After twenty years of civil war, Somalia swore in its first formal parliament in August 2012, followed by the first presidential elections since 1967. Since then, Somalia’s population of 14.3 million people have continued to face hardships with severe droughts occurring in 2016 - 2017 and further instability with the insurgence of al-Shabaab, a jihadist fundamentalist group that has aligned itself with the militant Islamist organisation Al-Qaeda. Lack of external investment, a huge youth population bulge (70% are estimated to be under the age of 30), and the detriments of war have caused for high levels of poverty and unemployment. The World Bank estimates that about half of the population (51.6%) are living below the poverty line and Somalia’s youth unemployment rate is estimated to be 67%. The IOM estimates that since 1991, over a million Somalis have been forcibly displaced internationally and another 1.1 million displaced internally.

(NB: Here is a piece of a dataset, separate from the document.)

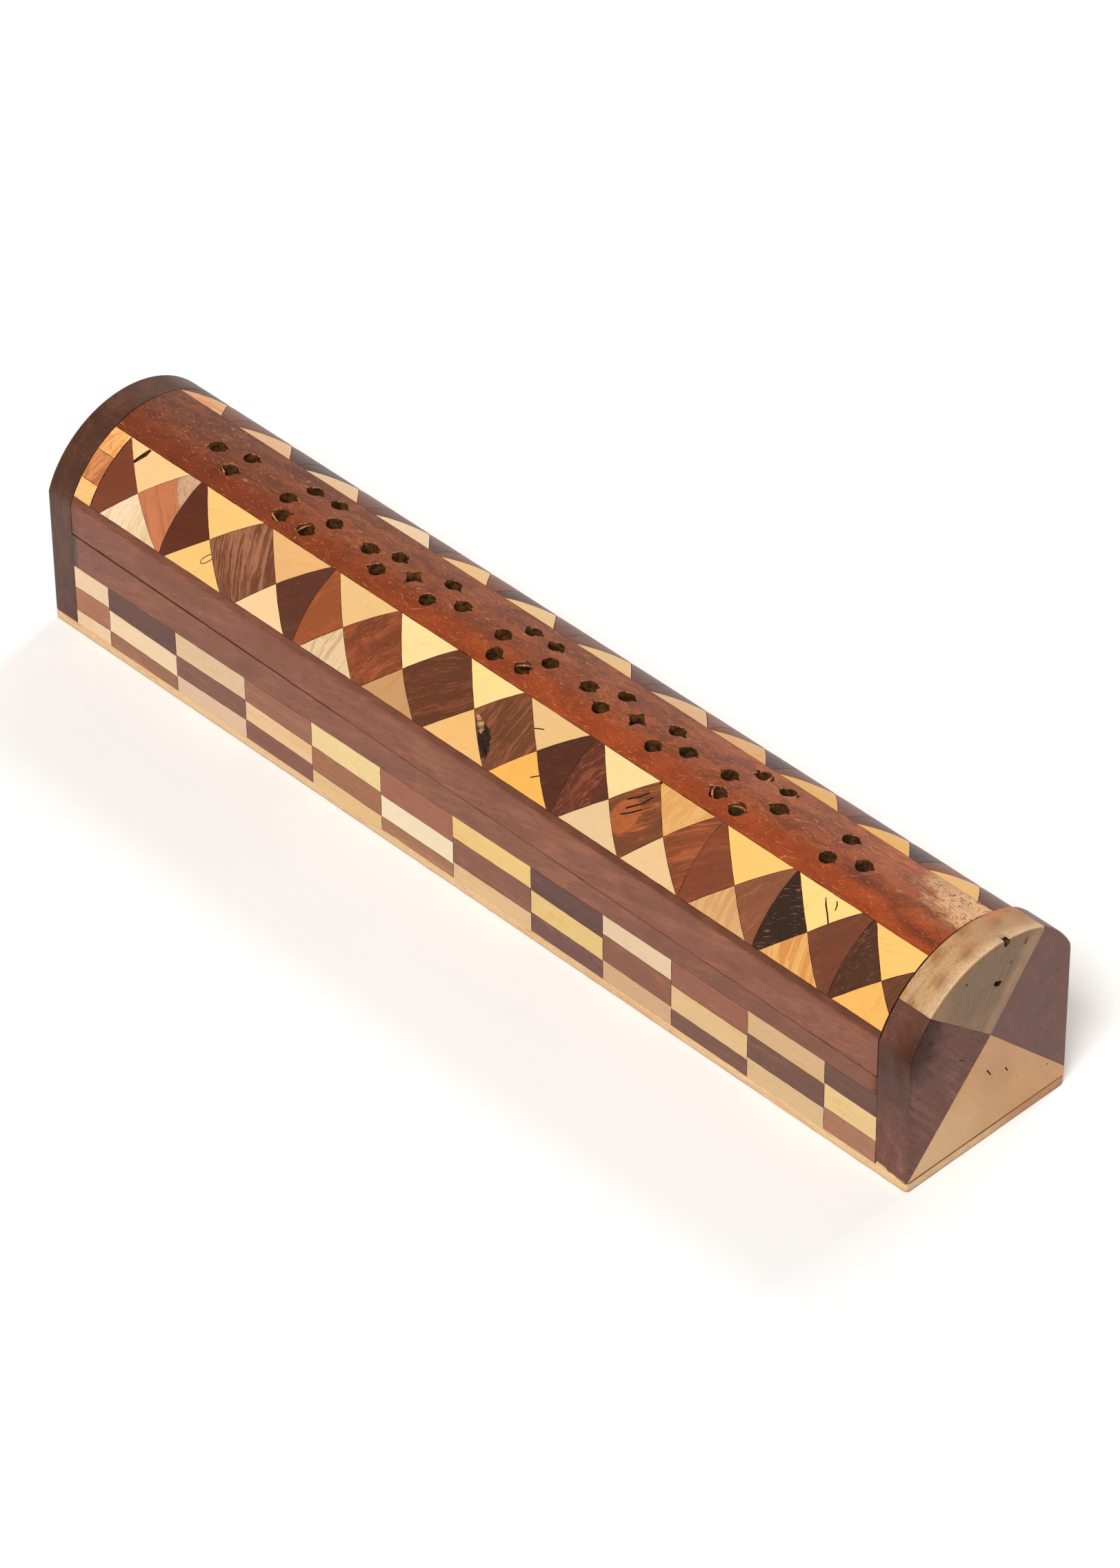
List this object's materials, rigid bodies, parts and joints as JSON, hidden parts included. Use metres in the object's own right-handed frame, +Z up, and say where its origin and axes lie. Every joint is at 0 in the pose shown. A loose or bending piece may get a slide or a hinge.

Besides high levels of (youth) unemployment, these countries also suffer from internal radical Islamic movements. In Somalia, Al Shabaab has posed a big threat to the country’s security, specifically in the South. This instability has caused for an upsurge in the number of IDPs in Somalia, internal migration to the more stable regions of Puntland and Somaliland having led to additional pressure on the labour market in these regions. Meanwhile, Tunisia is considered to have been the largest exporter of Jihadists in the MENA Region since the start of the Arab Spring. It is estimated that some 5,500 Tunisians travelled to Syria to fight in the country’s civil war, while a further 1,000 – 1,500 are estimated to have joined militant groups in Libya. Tunisia consequently faced a number of terrorist attacks, notably the attack on Tunis’ Bardo Museum in March 2015 and the attack on a sea-side hotel in Sousse in June that same year. LEAD’s activities are therefore being conducted in the North-West regions of Tunisia, with a special focus on Kef and Kairouan, due to the combination of high unemployment rates and the increased presence of (potential) Jihadists.